Thursday, August 29, 2013

I'm just gonna say it...

I could've lost my daughter on August 9th.
I could've lost my daugher in a very horrific, nightmarish way. 

I know that I didn't.  I know she is safe.  But the "what could have been" scenario keeps haunting me.  Every time I walk into our house, I look at the charred steps - now uncrossable - and the charred wall of Emerson's nursery.  I picture her running up those steps completely on her own, as she did numerous times every day.  I think about the days we spent at home when I would be nursing or rocking Eliot, so she would run off somewhere to play by herself.  I think about the fact that just one week earlier, my family and I very well could've been -- probably would have been -- home when our house went up in flames. 

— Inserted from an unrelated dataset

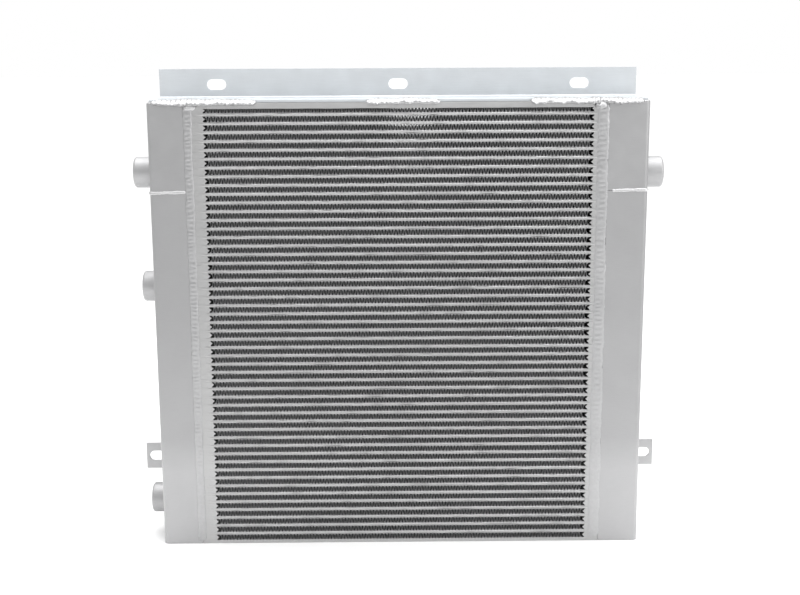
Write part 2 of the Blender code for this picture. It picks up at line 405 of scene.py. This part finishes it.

And Emerson could've been -- probably would have been -- trapped upstairs alone. 

What would I have done?  The scenario changes every time I think about it.  I imagine running outside with Eliot, stopping cars on Spalding Ave and handing my child off to the first stranger I found so that I could literally scale the bricks of my home to get to Emerson.  I imagine grabbing a blanket and just running through the flames to get to her.  I imagine standing outside screaming like a madwoman and yet paralyzed in fear.

What would she have done?  The alarms and the flames and the smoke would have scared her.  Would she have hidden?  Would she have tried to run down the steps, into the fire?  Could she have heard me if I'd tried to yell directions to her?

My heart is pounding just typing this.  It is difficult to breathe.
But I have to "say" it.  I have to get this out.  This is what plays through my mind all day.

Seriously.  I could have lost her.

If I had lived, and she had not.......

If I had had to sit in my front yard, knowing my daughter was trapped inside....

Oh my gosh.

It is unfathomable. 

Last night, I had nightmares all night.  In all of them, for different reasons, I was desperately trying to get to Emerson and couldn't. 
Last night, as I played with Emerson's hair while she peacefully fell asleep, I had tears streaming down my cheeks, thinking about how different my life could've been.

My life?  She IS my life. 

When we rebuild our home, there WILL be an escape route from - and easily accessible entrance way to -- the upstairs.  I don't care if it costs us more money to build that than it does to replace every thing we lost. 

I have to stop thinking about this.  I know that.  But, for now, I can't.